Regardless, I found myself in one of these realms and there were various objects/shapes/visions. Suddenly, from a mountaintop spotted with lights an anthropomorphic figure approached. It had something in its hand. The closer it got the smaller and less resolved it became and the larger and more resolved the things in its hand. The things looked like a large bundle of wires or threads or thin cables.
In my experience, when things go this way (or much more intense/worse) we have two choices: to resist all the way or to surrender and "go with the flow." Resistance appears to produce bad trips and rough experiences (and often results in surrender in the long run anyway). Surrender on the other hand can often produce fantastic results and personal insight-breakthroughs.
Well, I do not have any psychedelic resistance left within me. When I felt I had quit breathing on the mushroom/spice trip, I simply "sank into it." I know down the the core of my soul that if I embark on one of these journeys, there is no semblance of control.
So, these threads or wires or whatever were placed into my head. Specifically, the right side, at a high temple position above the right eye. As these cables were inserted into my brain I could feel them penetrating and spreading out to all areas, including the left side. The most intense physical sensation (tactile hallucinations) were on the right side of my face/head, particularly at the temple, but the feelings inside my head weren't that great either.
I came out of it disconcerted, but convinced it had something to do with healing.
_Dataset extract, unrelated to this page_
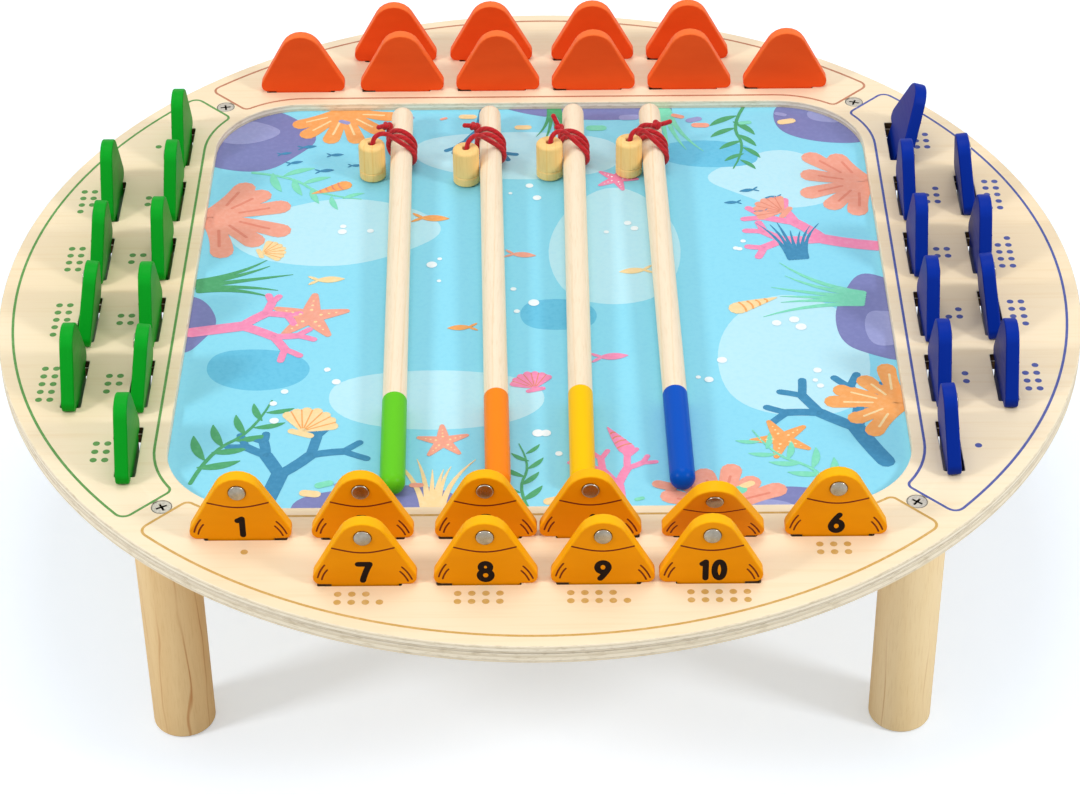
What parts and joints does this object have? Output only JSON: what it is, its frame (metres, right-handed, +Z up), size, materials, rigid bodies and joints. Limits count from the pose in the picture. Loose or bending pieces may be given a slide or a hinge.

Yet, time passed. An hour, two hours, four hours. I was still experiencing tactile hallucinations on the right side of my face and inside my head. I was reticent to discuss this with loved ones, knowing that the statement that "I have wires in my head," sounded disturbingly like schizophrenia.
The next extraction I sampled at a very low level, and lo and behold I am immediately met by a green, anthropomorphic "elf" family of father, mother and child, who approach me in a gentle and friendly manner and without further ado begin to pull the threads out of the right side of my head. The family begins to recede backwards while the threads are still being extracted from my head. This felt at least as weird as the insertion process!
That was my last experience of any sort and days continue to pass. I presume that I will return to the breakthrough realms when my subconscious informs me that I am ready. My conversion to the firm belief that consciousness survives the death of the physical body is still strong, three weeks in. Amazing!